As for energy-producing countries such as the members of OPEC, they will experience increasing reasons to diversify out of fossil fuels. The rest of the world will gradually lose its ability to pay for their petroleum and Natural Gas, either through further economic collapse or carbon pricing. Added to that, their fields will continue to deplete and run dry.

Solar power is the future wealth of countries like Saudi Arabia, just as it is for many other countries, but this will require a huge shift in vision and engineering focus.

This changeover in energy could be very destabilising, and this is where Climate Change activists have a Big Goal :-

1. The peaceful and just transition of all energy systems to provide non-polluting, zero carbon resources.

We want stability and non-violent change, no matter what environmental demonstrators are accused of, repeatedly, in all forms of mass media. This revolution will have no weapons.

With time, large components of the current energy system will begin to crumble, partly for want of new investment in infrastructure by privately-owned enterprises. For example, it costs a lot to build a new power station, and most companies won’t do it without state support of one kind or another, and they call themselves free marketeers !

Operational and maintenance cost-shaving is already leading to increasing levels of accidents, spills, explosions, leaks and corrosions.

This doesn’t happen because of evil or greed – it’s simply a natural consequence of the legal obligation of energy companies to make as much profit as they can for their shareholders.

Many people do not understand the parlous state of the current energy systems, and haven’t yet realised that the health of the general Economy is tightly coupled to energy, so this is Big Aim Number 2 :-

2. The education of the populations and their governments about the risks of the current energy systems – Climate Change, environmental pollution, health risks, economic risks, social deprivation and social collapse.

Most activists are highly individual people and keen to maintain their personal freedoms – there’s not much distance between Anarchy and “Conservative” Libertarianism after all – yet, even so, activists generally accept that collective action and social responsibility for energy are necessary.

The changes that are needed in the energy systems are huge :-

https://climateprogress.org/2011/01/10/the-full-global-warming-solution-how-the-world-can-stabilize-at-350-to-450-ppm/

and this will come about either through a series of crises, or through a structured comprehensive strategy.

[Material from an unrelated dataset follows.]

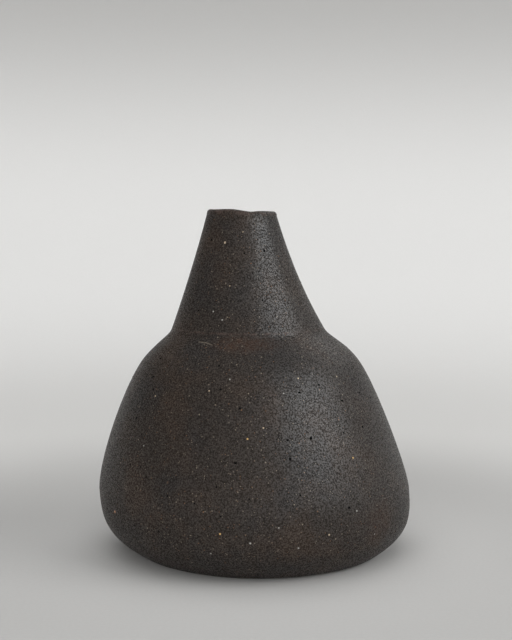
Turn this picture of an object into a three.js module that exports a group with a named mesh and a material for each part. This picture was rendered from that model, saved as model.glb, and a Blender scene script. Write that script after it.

Announcing new nuclear power stations which just replace those that are going to be closed doesn’t really meet this requirement.

Where, I ask you, is the Grand Plan for Energy ?

This is another Big Objective :-

3. A comprehensive social contract between governments, enterprise and the people to exchange carbon energy systems for zero carbon energy systems.

Energy companies need to satisfy the will of the people and the dictates of the Low Carbon Transition – not the directive of profit-making.

This will be a big change in the way things currently are, but it is inevitable that public utilities – energy, water and transport, will once more become publicly managed.

Everybody has to work for this project – and there has to be a strategy to make sure that happens, which means it has to be driven by public policy. It entails Green Jobs, legally binding Green Procurement for all public and private contracts, Green Enterprise Management and Green Government.

What would a Big Plan for Energy Revival look like ? We already have answers :-

Zero Carbon Britain has been adopted by the newly-formed Climate Alliance.

Mark Jacobson and Mark Delucchi are two American academics who have proposed a complete exchange of the energy sytems.

M. Z. Jacobson and M. A. Delucchi, “Evaluating the Feasibility of Meeting All Global Energy Needs with Wind, Water, and Solar Power, Part I: Technologies, Energy Resources, Quantities and Areas of Infrastructure, and Materials,” /Energy Policy/, doi:10.1016/j.enpol.2010.11.040 (2010).

M. A. Delucchi and M. Z. Jacobson, “Evaluating the Feasibility of Meeting All Global Energy Needs with Wind, Water, and Solar Power, Part II: Reliability, System and Transmission Costs, and Policies,” /Energy Policy/, doi:10.1016/j.enpol.2010.11.045 (2010).

And finally, just to repeat the link, Joseph Romm of Climate Progress has consistently promoted the “wedges” approach of Professors Socolow and Pacala :-

https://cmi.princeton.edu/wedges/game.php

Yes, funded by BP, of all the ironies in all the world.